Lamb Street Food
Reykjavik, Iceland
August 27, 2018
Fusion cuisine as a concept is the apotheosis of cultural exchange and can only exist and thrive where there is significant enough trade and travel to allow a local population to fall in love with exotic flavors, then experiment with adding them to the traditional, locally produced fare. Fusion cuisine as the basis for a restaurant is highly risky, and thus that more rewarding when it turns out well.
Lamb Street Food starts with Iceland’s most traditional protein source, locally raised, free-range lamb. That lamb is then compacted into a cone and slowly spit-roasted. This is the same process that is used world-wide for shawarma, gyro, or donner kebab. Most of those street foods around the world are mixed meats, compacted piecemeal of lamb, beef, and/or chicken. Lamb Street Food uses only locally sourced lamb, and the resulting flavor is divine.

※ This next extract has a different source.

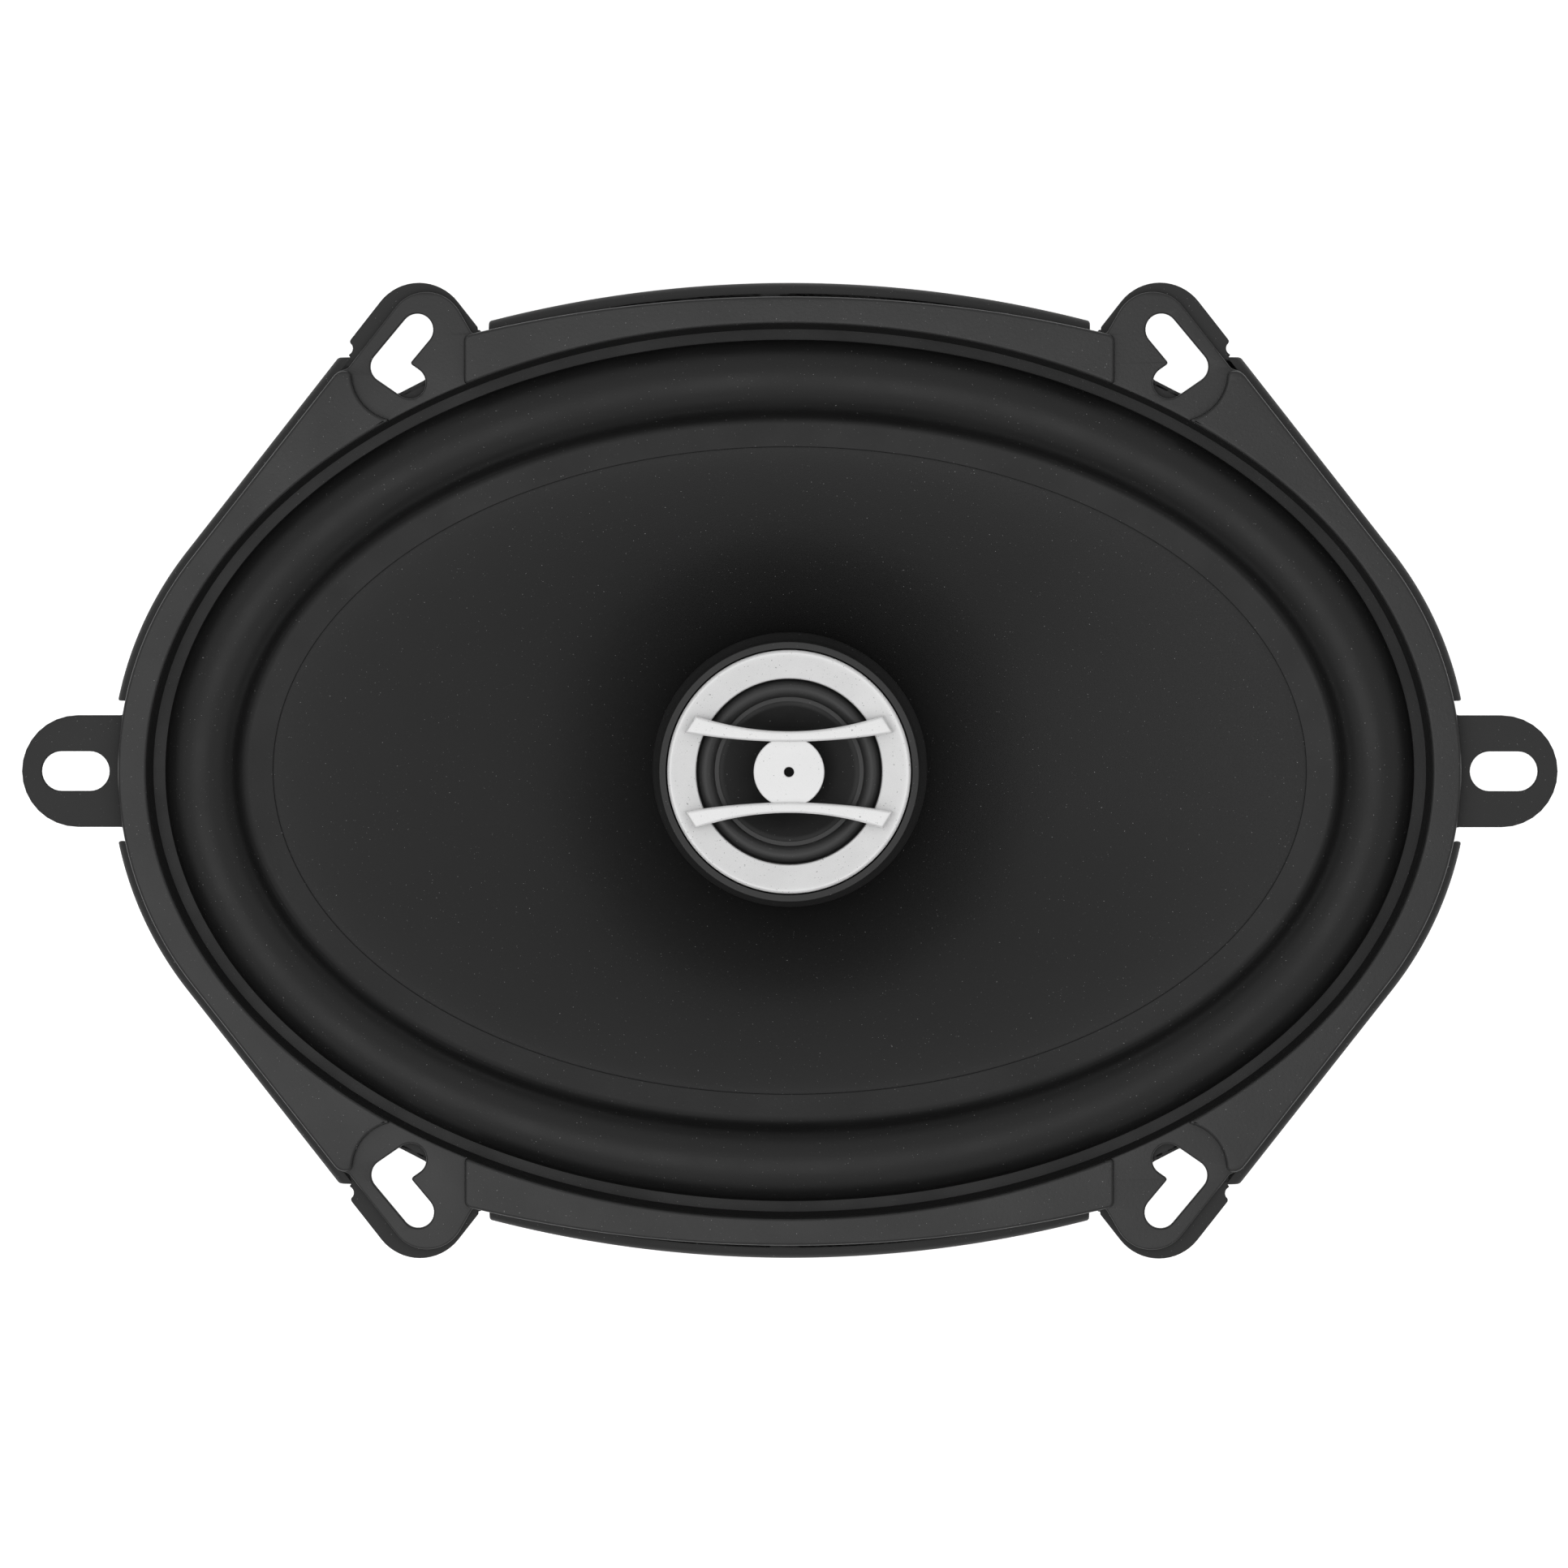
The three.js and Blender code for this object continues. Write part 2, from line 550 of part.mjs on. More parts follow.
function makeTopPlate() {
  let plate = toSolid(turned([
    [GAP_RADIUS, MAGNET_TOP], [YOKE_RADIUS, MAGNET_TOP],
    [YOKE_RADIUS, TOP_PLATE_TOP], [GAP_RADIUS, TOP_PLATE_TOP],
  ]));
  for (const [x, y] of rivetPlaces) plate = plate.subtract(toSolid(cylinder(x, y, RIVET_HOLE, 17, 24, 12)));
  return plate;
}

function makeNut() {
  const nut = new THREE.CylinderGeometry(7.5, 7.5, 4, 6).rotateX(Math.PI / 2).translate(0, 0, NUT_SEAT - 2);
  return toSolid(nut).subtract(toSolid(cylinder(0, 0, POST_RADIUS + 0.15, 0, 10, ROUND_SEGMENTS)));
}

// Head on top, shank below.
function rivet(x, y, headRadius, shankRadius, shankBottom, seat, headTop) {
  return turned([
    [0, shankBottom], [shankRadius, shankBottom], [shankRadius, seat], [headRadius, seat],
    [headRadius * 0.75, headTop], [0, headTop],
  ], 12).translate(x, y, 0);
}

// ---------- terminals and wiring ----------

const BOARD = { half: 14, from: -47.2, to: -61, thickness: 1.6 };
const BOARD_TOP = SPIDER_LEDGE + BOARD.thickness;
const BLADE_THICKNESS = 0.8;
const BLADE_TOP = BOARD_TOP + BLADE_THICKNESS;
const TERMINAL_X = 8.5;
const TERMINAL_RIVET_Y = -54;

function makeBoard() {
  let board = toSolid(box(-BOARD.half, BOARD.half, BOARD.to, BOARD.from, SPIDER_LEDGE, BOARD_TOP));
  for (const x of [-TERMINAL_X, 0, TERMINAL_X]) {
    const y = x === 0 ? BOARD_RIVET[1] : TERMINAL_RIVET_Y;
    board = board.subtract(toSolid(cylinder(x, y, BOARD_HOLE, 30, 36, 12)));
  }
  return board;
}

// Flat spade with chamfered tip, riveted on the board.
function makeBlade(x, width) {
  const half = width / 2;
  const root = -49;
  const tip = -67.2;
  const shape = new THREE.Shape();
  shape.moveTo(x - half, root);
  shape.lineTo(x - half, tip + 1.2);
  shape.lineTo(x - half + 1, tip);
  shape.lineTo(x + half - 1, tip);
  shape.lineTo(x + half, tip + 1.2);
  shape.lineTo(x + half, root);
  const blade = toSolid(extruded(shape, BOARD_TOP, BLADE_TOP));
  return blade.subtract(toSolid(cylinder(x, TERMINAL_RIVET_Y, BOARD_HOLE, 30, 36, 12)));
}

const CAPACITOR = { x: 21.2, y: -36.8, z: 26.4, radius: 3.9, length: 15, turn: 30 };

function makeCapacitor() {
  const { x, y, z, radius, length, turn } = CAPACITOR;
  const half = length / 2;
  const can = turned([
    [0, -half], [radius - 0.3, -half], [radius, 0.3 - half], [radius, half - 1.8], [radius - 0.4, half - 1.4],
    [radius, half - 1], [radius - 0.3, half], [0, half],
  ], 24);
  return can.rotateY(Math.PI / 2).rotateZ(THREE.MathUtils.degToRad(turn)).translate(x, y, z);
}

// From the pod's cavity down the hollow post, out along the yoke's groove and up past the magnet.
function tweeterWirePath(side) {
  return [
    [side * 15, 0, 56.8],
    [side * 15, 0, 52],
    [side * 14.2, 0, 49.6],
    [side * 12, 0, 48.75],
    [side * 4.4, 0, 48.6],
    [side * 1.9, 0, 47.4],
    [side * 0.95, 0, 45.2],
    [side * 0.95, 0, 30],
    [side * 0.95, 0, 8],
    [side * 0.95, -0.1, 3.8],
    [side * 0.95, -1.3, 1.9],
    [side * 0.95, -3.4, 1.2],
    [side * 0.95, -12, 1.15],
    [side * 0.95, -36, 1.15],
    [side * 0.95, -39.8, 1.9],
    [side * 0.95, -41.4, 4.6],
    [side * 0.95, -41.4, 16],
  ];
}

const positiveWireTail = [
  [2.6, -42.6, 21.5], [7, -44.4, 24.8], [10.6, -43.6, 26.2], [12.9, -42.02, 26.4], [14.5, -41.1, 26.4],
];
const negativeWireTail = [
  [-3.4, -43, 21.5], [-10, -46.6, 25.5], [-15.6, -49.6, 30], [-15.4, -50.8, 34.6], [-12, -50.8, 36.2],
  [-9.2, -50.6, 35.3],
];
const capacitorLeadPath = [
  [28.25, -33.15, 26.4], [30, -32.3, 26.5], [33.8, -33.4, 27.6], [34.6, -38, 29.6], [30, -43.6, 31.8],
  [21, -49.6, 34.4], [13.5, -51, 36], [9.2, -50.6, 35.3],
];

// Braided lead from a terminal through the window to the rear of the cone.
function tinselPath(side) {
  return [
    [side * 8.5, -49.6, 35.05],
    [side * 8.4, -48.2, 36.6],
    [side * 8.2, -45, 38.4],
    [side * 7.7, -39.5, 39.4],
    [side * 7.1, -33.5, 41],
    [side * 6.7, -29, 43.4],
    [side * 6.5, -27.2, 44.8],
  ];
}

// ---------- assembly ----------

// A thin tube, given by its inner and outer radius and its ends.
function sleeve(inner, outer, bottom, top) {
  return turned([[inner, bottom], [outer, bottom], [outer, top], [inner, top]]);
}

// A disc standing on the axis.
function disc(radius, bottom, top) {
  return turned([[0, bottom], [radius, bottom], [radius, top], [0, top]]);
}

addPart("basket_frame", makeBasket(), ...blackSteel);
addPart("front_gasket", makeGasket(), 0x3c3c3c, 0.6, 0);
addPart("woofer_surround", makeSurround(), ...rubber);
addPart("woofer_cone", makeCone(), 0x303030, 0.6, 0);
addPart("spider", makeSpider(), 0xa8863c, 0.9, 0);
addPart("voice_coil_former", sleeve(COIL_FORMER_INNER, COIL_FORMER_OUTER, 13, 36.5), ...formerFilm);
addPart("voice_coil_winding", sleeve(COIL_FORMER_OUTER + 0.01, COIL_OUTER, 16, 25), ...copper);

addPart("pole_yoke", makeYoke(), ...platedSteel);
addPart("ferrite_magnet", turned([
  [20, YOKE_PLATE_TOP], [MAGNET_RADIUS - 1, YOKE_PLATE_TOP], [MAGNET_RADIUS, YOKE_PLATE_TOP + 1],
  [MAGNET_RADIUS, MAGNET_TOP - 1], [MAGNET_RADIUS - 1, MAGNET_TOP], [20, MAGNET_TOP],
]), 0x3a3a3c, 0.75, 0.1);
addPart("top_plate", makeTopPlate(), ...platedSteel);
rivetPlaces.forEach(([x, y], k) => {
  const shape = rivet(x, y, 2.6, 1.5, MAGNET_TOP + 0.5, TOP_PLATE_TOP + SHEET, 24.8);
  addPart(`chassis_rivet_${k + 1}`, shape, ...platedSteel);
});

addPart("terminal_board", makeBoard(), 0x5a3a22, 0.7, 0);
addPart("positive_terminal", makeBlade(TERMINAL_X, 6.3), 0xc9a24a, 0.35, 0.9);
addPart("negative_terminal", makeBlade(-TERMINAL_X, 4.8), ...platedSteel);
for (const [name, x] of [["positive_terminal_rivet", TERMINAL_X], ["negative_terminal_rivet", -TERMINAL_X]]) {
  addPart(name, rivet(x, TERMINAL_RIVET_Y, 1.9, 1, 31.4, BLADE_TOP, BLADE_TOP + 0.9), ...platedSteel);
}
addPart("board_rivet", rivet(...BOARD_RIVET, 2, 1, 30.2, BOARD_TOP, BOARD_TOP + 0.9), ...platedSteel);
addPart("positive_tinsel_lead", wire(tinselPath(1), 0.5), ...braid);
addPart("negative_tinsel_lead", wire(tinselPath(-1), 0.5), ...braid);
addPart("crossover_capacitor", makeCapacitor(), 0x20304a, 0.4, 0);
addPart("capacitor_lead", wire(capacitorLeadPath, WIRE_RADIUS), ...redWire);
const positivePath = [...tweeterWirePath(1), ...positiveWireTail];
const negativePath = [...tweeterWirePath(-1), ...negativeWireTail];
addPart("tweeter_lead_positive", wire(positivePath, WIRE_RADIUS), ...redWire);
addPart("tweeter_lead_negative", wire(negativePath, WIRE_RADIUS), ...blackWire);

addPart("tweeter_post", turned([
  [1.9, 3.4], [POST_RADIUS, 3.4], [POST_RADIUS, 44], [8, 44.5], [8, POD_FLOOR], [1.9, POD_FLOOR],
]), ...blackPlastic);
addPart("post_nut", makeNut(), ...platedSteel);
addPart("tweeter_pod", makePod(), ...blackPlastic);
addPart("tweeter_pot", turned([
  [0, 50], [12.3, 50], [12.8, 50.5], [12.8, 56.6], [10.85, 56.6], [10.85, 51.4], [0, 51.4],
]), ...platedSteel);
addPart("tweeter_magnet", disc(9, 51.4, 54.6), 0xb4b4b8, 0.3, 1);
addPart("tweeter_pole_washer", disc(9.7, 54.6, 56.2), ...platedSteel);
addPart("tweeter_coil_former", sleeve(9.95, 10.15, 54.4, DOME_LIP - 0.25), ...formerFilm);
addPart("tweeter_coil_winding", sleeve(10.16, 10.5, 54.4, 56.6), ...copper);
addPart("tweeter_dome", makeTweeterDome(), 0x181818, 0.4, 0);
addPart("tweeter_surround", makeTweeterSurround(), ...rubber);
addPart("tweeter_mount_ring", turned([
  [13.2, POD_SHELF], [17.6, POD_SHELF], [17.6, DOME_LIP], [14.8, DOME_LIP], [14.8, DOME_LIP - 0.25],
  [13.2, DOME_LIP - 0.25],
]), ...blackPlastic);
addPart("tweeter_guard", makeGuard(), 0xd9d9d9, 0.35, 0.4);

export default parts;
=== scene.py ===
"""Looks of an oval two-way coaxial car loudspeaker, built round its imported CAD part.

Sizes below are in millimetres, in the part's own frame: z = 0 is the rear face of the yoke, +Z the front.
They become metres when a mesh is made.
"""

import json
import math

import bmesh
import bpy
from mathutils import Matrix, Vector
from mathutils.geometry import delaunay_2d_cdt


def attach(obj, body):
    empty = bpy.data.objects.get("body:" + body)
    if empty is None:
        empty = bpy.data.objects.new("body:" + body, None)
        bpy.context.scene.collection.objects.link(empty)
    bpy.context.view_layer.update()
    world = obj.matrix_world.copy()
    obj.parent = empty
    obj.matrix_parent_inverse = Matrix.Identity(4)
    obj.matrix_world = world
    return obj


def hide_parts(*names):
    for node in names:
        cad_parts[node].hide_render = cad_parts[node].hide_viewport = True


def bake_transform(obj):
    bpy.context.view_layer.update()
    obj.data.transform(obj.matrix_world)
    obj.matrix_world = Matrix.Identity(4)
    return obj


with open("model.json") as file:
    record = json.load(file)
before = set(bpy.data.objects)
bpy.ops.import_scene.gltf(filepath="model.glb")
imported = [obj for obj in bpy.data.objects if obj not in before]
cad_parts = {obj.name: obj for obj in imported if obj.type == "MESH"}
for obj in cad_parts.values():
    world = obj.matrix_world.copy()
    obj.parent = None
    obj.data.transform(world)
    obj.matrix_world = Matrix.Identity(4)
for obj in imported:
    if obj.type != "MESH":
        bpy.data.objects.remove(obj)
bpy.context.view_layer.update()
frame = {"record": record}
BODY_OF = {node: body for body, nodes in frame["record"]["behaviour"]["bodies"].items() for node in nodes}
MM = 0.001
ROUND = 128  # steps round a turned part
OVAL = 288  # steps round the basket, cone and surround
SOFT_EDGE = 50  # degrees; a soft piece stays smooth over any edge blunter than this

# ---------- sizes shared with the CAD part ----------

FLANGE_TOP = 58.0
GASKET_TOP = 61.0
EAR_POCKET = 59.4
SHEET = 1.0
SPIDER_LEDGE = 32.0
SURROUND_LEDGE = 55.5
TOP_PLATE_TOP = 22.5
LIP_DEPTH = 3.5
LIP_BEND = 1.3  # outside radius of the flange's turned rim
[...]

The first choice in the complex menu is wrap or plate. The Plate, however, still provides you with the other amazing feature of the restaurant, the house-made flat bread. The difference between the wrap and the plate is that the wrap has only a little veg and sauce wrapped in with an astounding amount of lamb (resulting in a burrito about the width of my forearm and at least half that length), while the plate has that same wrap sliced into sections and arrayed in a salad of fresh, locally sourced from the carbon-reducing geothermal greenhouses of the island. You can build your own wraps, but unless you visit every day, do yourself the great favor of choosing one of the perfectly balanced pre-arranged options. The salad and sauces are fusion of traditional, healthy Icelandic fare with the flavor explosion of Middle-Eastern spicing. The only possible draw-back to the visit is that no shawarma or gyro back home will ever taste as good.